Insurance Coverage for Pollution

State Mutual Insurance Company v. Flexdar, Inc. (Ind. March 22, 2012)

- Originally published March 23, 2012

In a 3-2 decision, our Supreme Court held that the pollution exclusion in the Defendant’s commercial general liability policy was ambiguous and therefore provided coverage for the Plaintiff’s costs of cleaning up trichloroethylene that was present in its soil and groundwater.

The Supreme Court noted that two primary views exist regarding pollution exclusions – a “literal” approach and a “situational” approach. Indiana follows neither of these and instead requires an insurer to specify with particularity what falls within its pollution exclusion.
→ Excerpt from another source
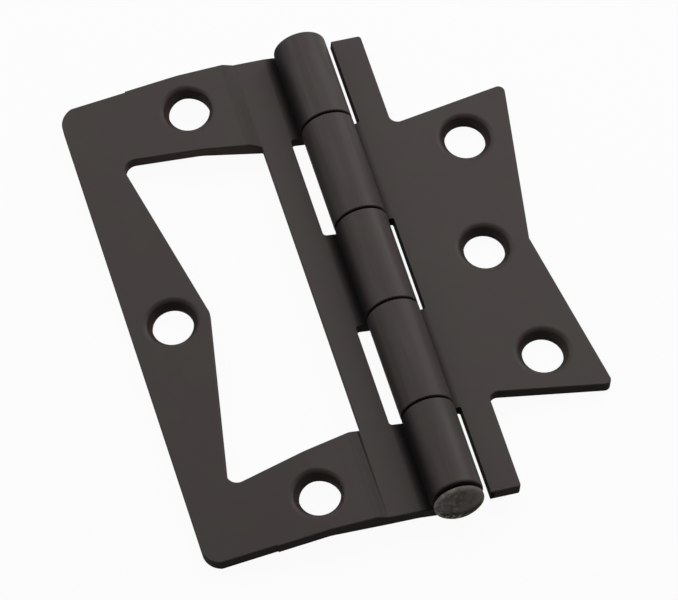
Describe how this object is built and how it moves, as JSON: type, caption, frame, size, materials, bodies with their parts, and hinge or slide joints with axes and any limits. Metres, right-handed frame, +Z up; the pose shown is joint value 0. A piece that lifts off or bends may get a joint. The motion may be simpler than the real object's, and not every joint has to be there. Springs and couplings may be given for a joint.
{
  "type": "surface mount hinge",
  "caption": "Flush surface mount butt hinge: a butterfly inner leaf nests in the cut-out of a joggled frame leaf when it closes.",
  "frame": {"origin": "centre of the hinge's underside, where it rests open on a table with its countersunk faces up", "axes": "+Y along the pin, away from the pin's head; +Z up, out of the countersunk faces; the outer frame leaf lies at -X and the inner leaf at +X"},
  "size_m": [0.0606, 0.0786, 0.0074],
  "materials": {
    "leaf_finish": "satin near-black bronze",
    "pin_finish": "worn satin bronze"
  },
  "bodies": {
    "outer": {"outer_leaf": "leaf_finish", "hinge_pin": "pin_finish"},
    "inner": {"inner_leaf": "leaf_finish"}
  },
  "joints": [
    {"name": "leaf_swing", "type": "hinge", "parent": "outer", "child": "inner", "pos_m": [0.00448, 0.00115, 0.0037], "axis": [0, -1, 0], "range_deg": [-112, 190.39]}
  ]
}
The State Automobile Mutual Insurance majority held that the Defendant’s policy, which defined “pollutants” as “any solid, liquid, gaseous or thermal irritant or contaminant, including smoke, vapor, soot, fumes, acids, alkalis, chemicals, and waste,” could not be read literally because it would negate any coverage. The majority, therefore, concluded that this pollution exclusion was not sufficiently explicit and therefore provided coverage to the Plaintiff. Justice Rucker wrote the opinion, in which Justice Dickson concurred. Justice David concurred in the result. Therefore, although the ultimate result in this case had majority support, only two Justices signed off on the opinion’s rationale.

Justice Sullivan dissented with Justice Shepherd. Justice Sullivan wrote that this decision moves Indiana law toward the proposition that all pollution exclusions are unenforceable. Justice Sullivan also cited with approval a recent seventh circuit decision, Scottsdale Indemnity Company v. Village of Crestwood.

A final interesting point about this decision is that the two dissenting judges were Justice Shepard and Justice Sullivan. As we know, Justice Shepard is no longer with the Court and Justice Sullivan has announced his retirement and will leave the court in the fall, to teach law at Indiana University-Indianapolis. Therefore, despite the strong and rational dissent in this case, Indiana law does indeed seem to be trending toward reading pollution exclusions with disfavor and requiring a high degree of specificity not required by other jurisdictions. But because Justice David concurred in result only, the rationale of this decision has little precedential value and should not deter practitioners representing insurance companies to continue to argue that Indiana should adopt either the literal or situational approaches embraced by other courts and should not trend a point where, as Justice Sullivan fears, pollution exclusions will become per se unenforceable in Indiana.